Set problem: Quote exactly the lines from the line containing "with its cord." to the line containing "record = json.load(file)", both lines included, please, and nothing more.

━━━━━━━━━━━━━━━━━━━━

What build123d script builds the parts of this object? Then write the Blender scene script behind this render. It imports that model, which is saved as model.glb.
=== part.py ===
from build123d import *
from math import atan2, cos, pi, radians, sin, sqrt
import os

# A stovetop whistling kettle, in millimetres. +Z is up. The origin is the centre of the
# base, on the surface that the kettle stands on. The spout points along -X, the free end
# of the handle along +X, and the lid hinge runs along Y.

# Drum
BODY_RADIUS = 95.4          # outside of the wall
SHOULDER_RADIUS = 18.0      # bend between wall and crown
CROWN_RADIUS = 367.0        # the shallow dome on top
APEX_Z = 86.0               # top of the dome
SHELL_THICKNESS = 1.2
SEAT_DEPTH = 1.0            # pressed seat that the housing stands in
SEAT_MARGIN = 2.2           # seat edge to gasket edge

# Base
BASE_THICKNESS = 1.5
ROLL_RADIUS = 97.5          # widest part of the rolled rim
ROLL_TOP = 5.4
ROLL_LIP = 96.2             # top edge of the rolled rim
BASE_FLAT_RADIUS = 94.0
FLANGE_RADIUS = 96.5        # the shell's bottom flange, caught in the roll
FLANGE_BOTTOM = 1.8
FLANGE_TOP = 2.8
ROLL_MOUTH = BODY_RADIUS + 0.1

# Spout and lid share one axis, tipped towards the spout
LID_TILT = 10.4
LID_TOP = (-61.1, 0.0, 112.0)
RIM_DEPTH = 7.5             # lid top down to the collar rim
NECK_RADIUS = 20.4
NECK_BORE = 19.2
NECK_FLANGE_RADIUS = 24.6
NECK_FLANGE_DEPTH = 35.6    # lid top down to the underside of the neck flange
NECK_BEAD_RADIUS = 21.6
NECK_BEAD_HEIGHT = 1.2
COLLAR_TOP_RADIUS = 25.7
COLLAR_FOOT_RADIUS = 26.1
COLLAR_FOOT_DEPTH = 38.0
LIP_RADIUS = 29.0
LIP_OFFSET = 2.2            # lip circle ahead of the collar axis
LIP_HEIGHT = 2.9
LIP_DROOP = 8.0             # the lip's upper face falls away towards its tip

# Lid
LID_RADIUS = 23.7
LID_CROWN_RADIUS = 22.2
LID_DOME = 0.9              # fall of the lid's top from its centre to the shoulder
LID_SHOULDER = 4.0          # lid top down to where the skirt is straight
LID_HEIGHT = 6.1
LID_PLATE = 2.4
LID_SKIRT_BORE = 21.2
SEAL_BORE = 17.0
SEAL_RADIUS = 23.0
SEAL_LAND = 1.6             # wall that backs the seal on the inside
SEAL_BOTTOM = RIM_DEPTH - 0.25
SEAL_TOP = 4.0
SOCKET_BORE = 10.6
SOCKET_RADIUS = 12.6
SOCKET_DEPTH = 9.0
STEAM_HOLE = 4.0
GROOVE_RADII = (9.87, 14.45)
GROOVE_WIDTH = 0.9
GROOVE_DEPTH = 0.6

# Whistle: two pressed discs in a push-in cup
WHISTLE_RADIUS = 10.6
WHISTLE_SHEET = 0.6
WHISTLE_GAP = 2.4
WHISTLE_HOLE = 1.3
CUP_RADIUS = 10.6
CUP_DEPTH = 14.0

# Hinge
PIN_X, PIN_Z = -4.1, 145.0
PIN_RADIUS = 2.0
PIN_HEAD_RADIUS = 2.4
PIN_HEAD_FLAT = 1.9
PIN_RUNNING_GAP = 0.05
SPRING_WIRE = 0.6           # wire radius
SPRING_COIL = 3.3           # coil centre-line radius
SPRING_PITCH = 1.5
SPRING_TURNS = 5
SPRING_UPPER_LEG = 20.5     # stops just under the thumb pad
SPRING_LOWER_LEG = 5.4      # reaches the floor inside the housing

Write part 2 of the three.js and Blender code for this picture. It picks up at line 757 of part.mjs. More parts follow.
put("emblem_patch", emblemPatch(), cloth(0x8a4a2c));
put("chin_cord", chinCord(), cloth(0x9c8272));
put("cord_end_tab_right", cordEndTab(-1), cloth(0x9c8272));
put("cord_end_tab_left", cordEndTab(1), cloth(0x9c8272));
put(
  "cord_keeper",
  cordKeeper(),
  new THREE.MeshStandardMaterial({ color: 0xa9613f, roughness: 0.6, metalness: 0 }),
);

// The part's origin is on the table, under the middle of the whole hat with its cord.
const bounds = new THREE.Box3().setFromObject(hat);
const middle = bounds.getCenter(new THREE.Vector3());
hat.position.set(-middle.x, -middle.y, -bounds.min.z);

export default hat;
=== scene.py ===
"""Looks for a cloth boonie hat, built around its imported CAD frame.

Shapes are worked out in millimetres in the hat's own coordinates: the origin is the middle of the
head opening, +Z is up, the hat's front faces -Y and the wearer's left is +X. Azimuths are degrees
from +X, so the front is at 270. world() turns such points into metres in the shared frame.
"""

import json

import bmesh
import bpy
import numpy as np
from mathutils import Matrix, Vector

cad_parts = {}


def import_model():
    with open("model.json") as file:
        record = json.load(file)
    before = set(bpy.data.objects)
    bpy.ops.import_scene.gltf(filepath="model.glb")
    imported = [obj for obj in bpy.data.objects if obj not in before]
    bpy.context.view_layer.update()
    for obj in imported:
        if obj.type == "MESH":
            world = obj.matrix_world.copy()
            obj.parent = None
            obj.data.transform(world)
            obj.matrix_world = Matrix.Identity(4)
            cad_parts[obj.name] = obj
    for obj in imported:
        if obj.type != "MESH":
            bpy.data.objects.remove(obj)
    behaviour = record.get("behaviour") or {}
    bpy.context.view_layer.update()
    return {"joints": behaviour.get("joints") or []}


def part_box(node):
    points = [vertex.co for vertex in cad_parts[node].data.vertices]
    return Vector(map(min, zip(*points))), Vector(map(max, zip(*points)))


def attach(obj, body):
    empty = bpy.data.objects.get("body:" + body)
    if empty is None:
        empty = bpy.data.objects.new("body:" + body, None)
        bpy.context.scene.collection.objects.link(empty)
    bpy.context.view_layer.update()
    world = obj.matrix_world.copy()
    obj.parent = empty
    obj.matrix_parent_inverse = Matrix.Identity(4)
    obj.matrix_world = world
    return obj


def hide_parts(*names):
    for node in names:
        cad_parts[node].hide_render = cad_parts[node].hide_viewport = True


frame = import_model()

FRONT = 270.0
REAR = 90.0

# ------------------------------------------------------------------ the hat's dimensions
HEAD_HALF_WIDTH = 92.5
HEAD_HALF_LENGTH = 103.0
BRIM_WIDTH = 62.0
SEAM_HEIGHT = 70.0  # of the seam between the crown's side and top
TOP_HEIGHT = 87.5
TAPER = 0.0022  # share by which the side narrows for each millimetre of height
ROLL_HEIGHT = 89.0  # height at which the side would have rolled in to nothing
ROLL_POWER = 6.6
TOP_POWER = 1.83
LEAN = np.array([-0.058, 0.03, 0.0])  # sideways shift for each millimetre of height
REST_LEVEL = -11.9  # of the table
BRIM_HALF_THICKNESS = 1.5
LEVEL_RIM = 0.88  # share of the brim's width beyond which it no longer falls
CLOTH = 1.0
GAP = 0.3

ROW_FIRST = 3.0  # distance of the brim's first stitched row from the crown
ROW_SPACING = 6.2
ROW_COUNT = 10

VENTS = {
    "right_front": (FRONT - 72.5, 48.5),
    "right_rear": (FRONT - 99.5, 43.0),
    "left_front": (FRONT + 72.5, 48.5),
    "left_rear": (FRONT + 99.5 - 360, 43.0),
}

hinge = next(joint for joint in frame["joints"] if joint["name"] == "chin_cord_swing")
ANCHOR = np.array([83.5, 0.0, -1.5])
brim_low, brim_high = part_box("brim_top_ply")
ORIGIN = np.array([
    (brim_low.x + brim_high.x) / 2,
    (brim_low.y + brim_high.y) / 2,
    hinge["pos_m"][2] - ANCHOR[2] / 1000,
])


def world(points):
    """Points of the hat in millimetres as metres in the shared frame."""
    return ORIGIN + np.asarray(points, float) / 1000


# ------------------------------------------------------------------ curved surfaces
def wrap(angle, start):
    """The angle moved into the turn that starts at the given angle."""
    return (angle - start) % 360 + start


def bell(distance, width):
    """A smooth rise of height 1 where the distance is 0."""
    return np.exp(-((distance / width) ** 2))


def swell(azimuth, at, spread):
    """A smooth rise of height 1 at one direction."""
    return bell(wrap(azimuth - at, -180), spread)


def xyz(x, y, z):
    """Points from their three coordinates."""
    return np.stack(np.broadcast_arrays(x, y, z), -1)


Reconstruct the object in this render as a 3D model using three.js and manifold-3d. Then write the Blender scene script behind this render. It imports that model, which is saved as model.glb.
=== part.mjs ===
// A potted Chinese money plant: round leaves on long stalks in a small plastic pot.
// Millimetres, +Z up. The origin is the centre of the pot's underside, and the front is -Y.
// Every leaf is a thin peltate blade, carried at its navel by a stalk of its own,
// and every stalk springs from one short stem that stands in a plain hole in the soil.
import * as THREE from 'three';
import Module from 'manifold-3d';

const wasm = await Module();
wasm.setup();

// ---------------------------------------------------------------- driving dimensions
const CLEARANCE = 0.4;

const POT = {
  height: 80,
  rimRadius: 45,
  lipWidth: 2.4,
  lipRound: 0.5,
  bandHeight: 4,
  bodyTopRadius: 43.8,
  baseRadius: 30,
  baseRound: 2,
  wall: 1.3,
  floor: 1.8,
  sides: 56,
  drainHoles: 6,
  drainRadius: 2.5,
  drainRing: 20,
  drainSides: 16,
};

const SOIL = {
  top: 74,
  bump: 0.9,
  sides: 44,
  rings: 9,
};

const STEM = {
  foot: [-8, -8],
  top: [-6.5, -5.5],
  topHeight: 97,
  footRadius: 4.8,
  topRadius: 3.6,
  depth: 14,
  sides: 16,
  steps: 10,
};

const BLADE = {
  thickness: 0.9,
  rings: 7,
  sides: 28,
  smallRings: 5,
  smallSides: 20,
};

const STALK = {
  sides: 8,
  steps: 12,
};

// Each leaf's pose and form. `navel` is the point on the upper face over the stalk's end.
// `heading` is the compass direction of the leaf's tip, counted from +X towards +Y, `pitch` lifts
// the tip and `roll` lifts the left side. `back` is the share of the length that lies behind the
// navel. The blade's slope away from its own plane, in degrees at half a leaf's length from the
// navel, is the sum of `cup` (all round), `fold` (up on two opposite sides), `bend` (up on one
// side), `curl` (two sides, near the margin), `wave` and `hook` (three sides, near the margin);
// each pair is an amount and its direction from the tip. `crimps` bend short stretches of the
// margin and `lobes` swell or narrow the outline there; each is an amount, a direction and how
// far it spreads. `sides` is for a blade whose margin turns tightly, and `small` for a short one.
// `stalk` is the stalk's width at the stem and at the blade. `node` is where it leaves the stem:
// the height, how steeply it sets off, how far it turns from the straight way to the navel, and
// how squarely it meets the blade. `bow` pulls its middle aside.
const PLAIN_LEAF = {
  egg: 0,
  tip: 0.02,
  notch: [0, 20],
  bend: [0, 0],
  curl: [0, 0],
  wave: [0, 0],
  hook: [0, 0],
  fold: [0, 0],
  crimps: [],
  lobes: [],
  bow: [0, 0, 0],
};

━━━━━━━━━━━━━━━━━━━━

Result:
// The part's origin is on the table, under the middle of the whole hat with its cord.
const bounds = new THREE.Box3().setFromObject(hat);
const middle = bounds.getCenter(new THREE.Vector3());
hat.position.set(-middle.x, -middle.y, -bounds.min.z);

export default hat;
=== scene.py ===
"""Looks for a cloth boonie hat, built around its imported CAD frame.

Shapes are worked out in millimetres in the hat's own coordinates: the origin is the middle of the
head opening, +Z is up, the hat's front faces -Y and the wearer's left is +X. Azimuths are degrees
from +X, so the front is at 270. world() turns such points into metres in the shared frame.
"""

import json

import bmesh
import bpy
import numpy as np
from mathutils import Matrix, Vector

cad_parts = {}


def import_model():
    with open("model.json") as file:
        record = json.load(file)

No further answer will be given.